The thing is she hasn't been eating regularly in two months, and hasn't eaten anything since Saturday. The vet thinks something is going awry in her stomach or intestines. An xray showed an enlarged heart and a small mass just under the heart. I passed on the suggestion to follow-up with an ultrasound, because I know she is too weak to withstand any necessary follow-up treatments. Do you agree with this decision? 

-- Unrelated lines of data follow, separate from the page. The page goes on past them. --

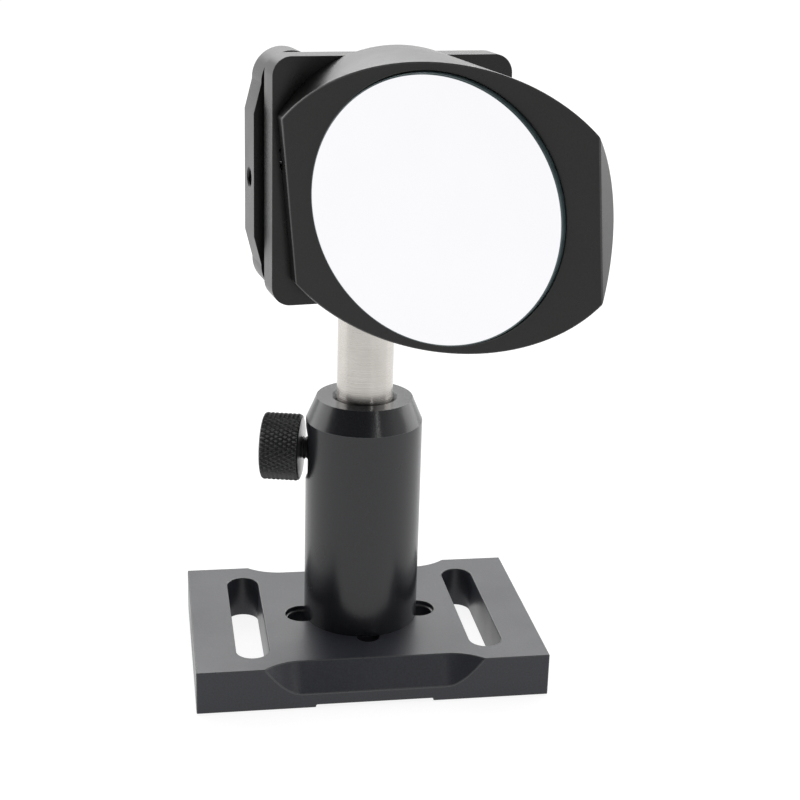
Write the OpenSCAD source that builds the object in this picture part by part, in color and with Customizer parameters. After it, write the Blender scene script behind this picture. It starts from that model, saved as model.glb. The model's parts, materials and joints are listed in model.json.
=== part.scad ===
// Kinematic mirror mount: slotted base, post holder, post and an L-frame tilt mount
// that carries a round mirror in a 45 degree wedge block. Millimetres, +Z up.
// The origin is the centre of the base's underside, on the post's axis.

/* [Base] */
// Length of the base along X
base_l = 75; // [70:1:100]
// Width of the base along Y
base_w = 50; // [44:1:62]
// Thickness of the base
base_t = 9.5; // [8.5:0.5:13]
// Distance between the centre lines of the two table slots
slot_spacing = 50.4; // [46:0.2:58]
// Width of a table slot
slot_w = 7; // [5:0.1:8]
// End-to-end length of a table slot
slot_l = 39; // [24:1:40]
// Distance between the axes of an edge scoop's two conical ends
scoop_run = 30.6; // [20:0.2:36]
// Height that a scoop takes from the edge, below the top face
scoop_drop = 6.2; // [3:0.1:7]
// Depth that a scoop reaches in from the edge at the top face
scoop_in = 3.2; // [1:0.1:4.5]
// Radius of a scoop's conical ends at the top face
scoop_r = 11.85; // [8:0.05:14]
// Width of the relief channel along the underside
relief_w = 25; // [16:1:30]
// Depth of the relief channel
relief_d = 0.6; // [0.3:0.1:1]
// Distance between the two stepped side holes, along X
ear_spacing = 26; // [25:0.5:29]
// Diameter of a stepped hole at the top face
ear_d = 7.4; // [7:0.1:8]
// Diameter of a stepped hole below its step
ear_through_d = 6.4; // [5:0.1:6.6]
// Depth of the step
ear_step = 1; // [0.5:0.1:2]
// Distance between the two small plain holes, along Y
mid_spacing = 24.6; // [24:0.2:28]
// Diameter of a small plain hole
mid_d = 5; // [3:0.1:5.4]

/* [Base screw] */
// Diameter of the base screw's thread
base_screw_d = 6; // [5:0.5:6]
// Diameter of the base screw's head
base_head_d = 10; // [8.5:0.1:11]
// Height of the base screw's head
base_head_h = 5; // [3:0.1:5.4]
// Length of the base screw below its head
base_screw_l = 9; // [7:0.5:10]

/* [Post holder] */
// Outside diameter of the holder
holder_d = 25; // [22:0.5:30]
// Height of the holder above the base
holder_h = 51; // [45:1:62]
// Thickness of the solid foot under the holder's bore
holder_foot = 8; // [7.5:0.5:12]
// Radial size of the outer top chamfer
holder_cham_r = 2.2; // [0.5:0.1:3]
// Axial size of the outer top chamfer
holder_cham_h = 5.1; // [1:0.1:6]
// Diameter of the bore's mouth
mouth_d = 14; // [13:0.1:15]

/* [Thumbscrew] */
// Height of the thumbscrew's axis above the base's top face
thumb_h = 38.35; // [30:0.05:42]
// Direction in which the thumbscrew points, turned from +X about +Z
thumb_angle = 166; // [90:1:270]
// Diameter of the thumbscrew's thread
thumb_d = 5; // [4:0.5:6]
// Diameter of the knob
knob_d = 14.6; // [12:0.1:18]
// Length of the knob
knob_l = 8.4; // [6:0.1:12]
// Size of the knob's edge chamfers
knob_cham = 0.8; // [0.3:0.1:1.2]
// Gap between the clamped knob and the holder
knob_gap = 1; // [0.8:0.1:4]
// Diameter of the flat spot under the knob
spot_d = 13.2; // [10:0.1:16]
// Depth of the flat spot
spot_depth = 1; // [0.5:0.1:1.5]
// Thickness of the soft tip pad
tip_l = 1.5; // [1:0.1:2]

/* [Post] */
// Diameter of the post
post_d = 12; // [10:0.1:12.7]
// Length of the post
post_l = 50; // [46:1:56]
// Length of the post that stands out of the holder
post_out = 23.1; // [20:0.1:30]
// Size of the post's edge chamfers
post_cham = 0.5; // [0.2:0.1:1]
// Diameter of the stud that joins the post to the back plate
stud_d = 4; // [3:0.5:4.5]
// Length of the stud
stud_l = 16; // [12:0.5:18]
// Length of the stud that stands in the back plate
stud_in_plate = 8; // [5:0.5:9]

/* [Plates] */
// Turn of the whole head about the post, from facing -Y
head_turn = 8.85; // [-90:0.05:90]
// Width and height of the square front plate
plate_w = 48.5; // [46:0.5:58]
// Offset of the plates' centre from the post's axis, to the right and up
plate_shift = 0.7; // [0:0.1:2]
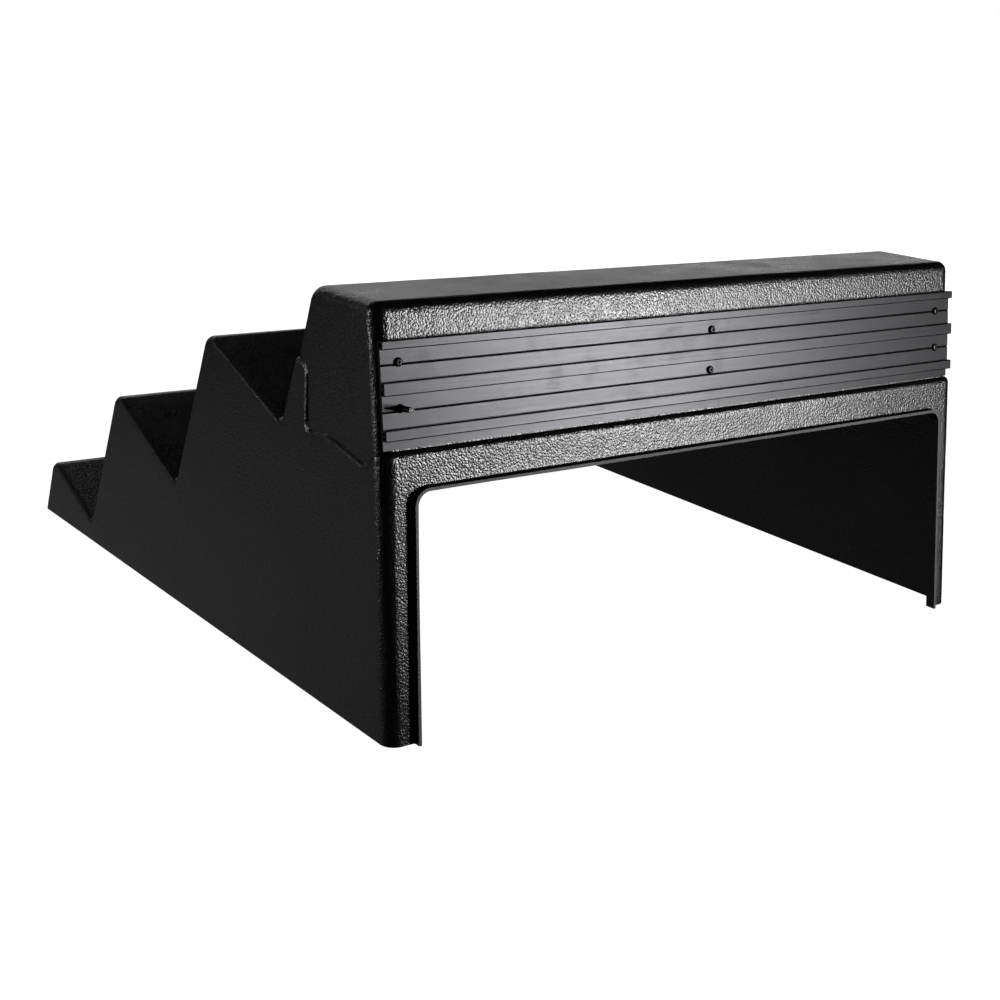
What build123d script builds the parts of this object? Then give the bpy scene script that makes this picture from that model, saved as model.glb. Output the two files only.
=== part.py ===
# Step block with an open rear portal: a thin drafted plastic stair shell, hollow
# and open underneath, with two interlocking aluminium rails screwed across its
# upper rear face. Millimetres, +Z up, +Y to the rear (the rail side), -Y to the
# first step. The feet stand on Z = 0 and the bounding box is centred on X = Y = 0.
import os
from math import atan, cos, sin

from build123d import *

os.makedirs("parts", exist_ok=True)

# ---- Overall size ------------------------------------------------------------
HEIGHT = 363.0          # feet to top deck
REAR_WIDTH = 711.0      # outside of the two rear legs at the feet
FRONT_WIDTH = 733.0     # outside of the side walls at the front toe
TOE_RUN = 766.0         # rear foot line to the front toe
SIDE_DRAFT = 6.0        # each side wall leans in by this over the full height
WALL = 4.0              # formed sheet thickness
RIM_PROUD = 6.5         # rearward turn-out around the rear portal

# ---- Stair profile: (distance forward of the rear foot line, height) ----------
NOSE_1, ROOT_1 = (739.7, 68.8), (626.2, 24.3)
NOSE_2, ROOT_2 = (552.9, 187.8), (406.7, 125.4)
NOSE_3, ROOT_3 = (338.2, 291.0), (192.8, 236.1)
NOSE_4 = (148.0, HEIGHT)
NOSE_R = 16.0           # bend over each step nose
DECK_NOSE_R = 19.0      # bend over the front edge of the top deck
ROOT_R = 6.0            # bend where a tread meets the riser above
EDGE_R = 6.0            # bend along the side edges of the stair

# ---- Rear face, upper box and the shoulder between them ------------------------
REAR_LEAN = 0.112       # lower rear face, forward run per unit height
BOX_LEAN = 0.1331       # upper rear face, forward run per unit height
BOX_HALF = 351.2        # half width of the box at the shoulder's front
BOX_FOOT = 190.0        # depth to which the box is buried in the lower body
SHOULDER_RUN = 146.0    # forward reach of the shoulder on the side walls
SHOULDER_TOP = 298.0    # where the shoulder runs out into the top riser
SHOULDER_FRONT_Z = 239.0        # the lower body stands proud of the box below this
SHOULDER_CROWN = (112.0, 243.0) # highest spot of the shoulder on the side walls
SHOULDER_DIP = (52.0, 231.0)    # lowest spot, just ahead of the rear corner
SHELF = (41.0, 245.0)           # shelf across the rear, from here back
SHOULDER_R = 14.0
CORNER_R = 13.0         # upright rear corners of the lower body
BOX_CORNER_R = 12.0     # upright rear corners of the box
BOX_EDGE_R = 10.0       # bend round the edge of the top deck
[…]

I have tried Remeron and steroids to get her to eat, and meds to make her stomach feel better, but nothing has worked. She doesn't appear to be in pain, but she is listless and is having a little difficulty walking. Other symptoms are sneezing and runny nose (I think from the stress of medicating her), not grooming herself in days, and I hear strange sounds coming from her stomach and chest. The difficult part about this is she still looks like my cute cat, just thin. Why do I feel like I need her to cry or give me a pathetic sign to rationalize putting her to sleep? I know everything I mentioned above is a sign, but it's just so hard. 

I have seven hours left with her and am in immense pain over this...


----------



## Heidi n Q (Nov 22, 2006)

I'm sorry.
I do agree with your decision to not do further tests. I do the same when I know treatment will be extensive, expensive and invasive. I think only you can determine when your pet is unhappy enough to warrant the Big Decision. When there are no obvious signs for me to go by, when they are unhappy more than they are happy, I know it is time. I also think it is sometimes best to let them go before they get miserable and ravaged by a/the disease.
It is a hard decision, no matter how it is decided. Hugs to you,
Heidi


----------



## Mitts & Tess (Sep 4, 2004)

Daisy I found this a bit late to assure you it sounds like your doing the right thing. Im sending good energy your way for peace and strength. I would love to hear more about your kitty when you feel you can post about her. So sorry this happened to CJ.


----------



## Jeanie (Jun 18, 2003)

Cats are very good at hiding pain and discomfort. This is so terribly hard for you, but when my vet recommends that my pet be pts, I know it's best for her. I think you'll know in your heart when there is no quality of life left, and you will do what's kindest.

I know this is heart breaking. My heart goes out to you. God bless.


----------